What’s unique about her farm, though, is that she gets a lot of help from high school students – in particular, at-risk students, like expelled students who are now in the Waterloo Region District School Board’s Choices for Youth program.

Growing Hope farm

The idea for the farm came to Martin-Mills while she was working in a youth detention centre.

“I loved working with the youth that were there, but found that it’s hard to have opportunities for at-risk youth to have a chance to give back,” she says.

The end result was a farm that focuses on sustainability and community. In addition to selling its products and offerings from other local farmers, it has started to host berry-picking and goat yoga activities.

Growing Hope

At the end of the year, any money that isn’t put back into the farm is donated to a Mennonite Central Committee fund targeting overseas sustainable farming initiatives.
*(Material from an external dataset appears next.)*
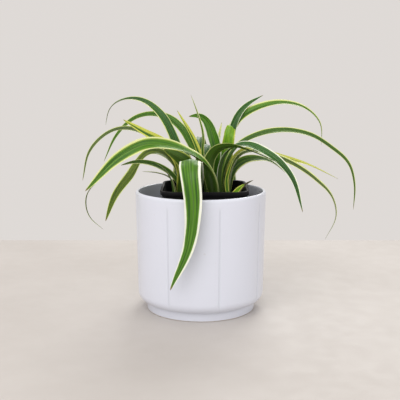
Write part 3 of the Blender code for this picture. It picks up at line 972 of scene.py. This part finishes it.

Martin-Mills says the donations provide a particularly teachable moment for the students.

“They can look and say ‘Hey, look, this is what we did,’ and I can tell them at the end of the year ‘Look, this is how much money we were able to donate to MCC,’ and they can know that they were a part of that,” she says.

Amanda Storkey, a teacher with Choices for Youth, says much of the farm provides students with many benefits. In addition to filling required community service hours and learning about social responsibility, it gives them a chance to learn outside of a classroom setting.

“They’re able to work with their hands; they’re able to be up and out of their seats,” Storkey says.